FOREIGN AFFAIRS

Ankara’s drilling piques Athens’ interest

Ankara’s drilling piques Athens’ interest

Athens is closely observing Ankara’s plans to enhance its fleet for hydrocarbon exploration and extraction. 

Ankara has made the Black Sea the focus of its efforts to explore for gas and oil. The Black Sea is where almost all of its floating drilling vessels are currently active, the latest being the seventh-generation Abdulhamid Han.

According to Turkey’s Energy Minister Alparslan Bayraktar, Ankara has prioritized the Black Sea, followed by the Eastern Mediterranean and ultimately the Aegean. This designation has not gone unnoticed by Athens, which is concerned that if Greek-Turkish relations deteriorate further, Turkey may resume exploration in the Eastern Mediterranean. In any case, the recent tension south of Kasos (which was unrelated to operations on the continental shelf) reminded Ankara that the situation in the Eastern Mediterranean strikes some sensitive chords and might spark a crisis at any moment.

Meanwhile, the Turkish Petroleum Corporation (TPAO) is developing hydrocarbon storage and offloading capacities. Indeed, it proceeded in 2023, in an agreement with a Norwegian company, to purchase a floating unit.

This floating production, storage and offloading (FPSO) unit sailed from Singapore about two weeks ago and is now sailing to the Istanbul shipyards.

For safety reasons, the route will be around Africa, and from there via Gibraltar to the Mediterranean, as the passage of the Suez Canal poses a risk to TPAO’s investment because of volatility in the Red Sea and the Gulf of Aden due to attacks by Yemen’s Houthi rebels. 

The floating unit will undergo some retrofitting in Istanbul before being deployed at the existing Sakarya field in the Black Sea. 

Also of interest for Athens are the announcements about TPAO’s investigations and operations in areas such as Libya.

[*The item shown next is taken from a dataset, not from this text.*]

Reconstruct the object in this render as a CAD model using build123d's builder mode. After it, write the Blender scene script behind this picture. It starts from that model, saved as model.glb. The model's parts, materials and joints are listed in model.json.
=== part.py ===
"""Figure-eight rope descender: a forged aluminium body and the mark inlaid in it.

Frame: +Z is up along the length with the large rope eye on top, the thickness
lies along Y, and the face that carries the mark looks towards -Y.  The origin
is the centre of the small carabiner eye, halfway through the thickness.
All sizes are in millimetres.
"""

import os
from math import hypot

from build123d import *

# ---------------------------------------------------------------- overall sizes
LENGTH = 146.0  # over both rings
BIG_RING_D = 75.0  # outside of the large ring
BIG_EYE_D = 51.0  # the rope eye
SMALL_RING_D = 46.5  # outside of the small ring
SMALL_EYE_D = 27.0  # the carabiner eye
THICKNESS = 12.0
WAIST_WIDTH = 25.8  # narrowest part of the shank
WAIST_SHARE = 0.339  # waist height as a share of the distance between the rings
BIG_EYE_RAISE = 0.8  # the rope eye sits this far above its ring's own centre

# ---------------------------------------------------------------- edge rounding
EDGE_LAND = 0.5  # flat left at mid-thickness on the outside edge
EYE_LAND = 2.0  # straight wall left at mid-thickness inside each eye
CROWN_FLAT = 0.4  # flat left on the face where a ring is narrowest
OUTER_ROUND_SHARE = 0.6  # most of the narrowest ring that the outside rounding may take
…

And, in particular, in maritime areas within the Libyan side of the boundaries set in the so-called Turko-Libyan memorandum signed by Ankara and the interim government in Tripoli.

A few weeks ago Turkey also announced an agreement with the Somali government for exploration off the coast of Somalia. 

In both cases, however, Ankara’s discussions with governments which in reality do not even represent all of their countries except in name prove that the Turkish announcements on Libya and Somalia primarily conceal political expediency and not the possibility of actual exploration in the field.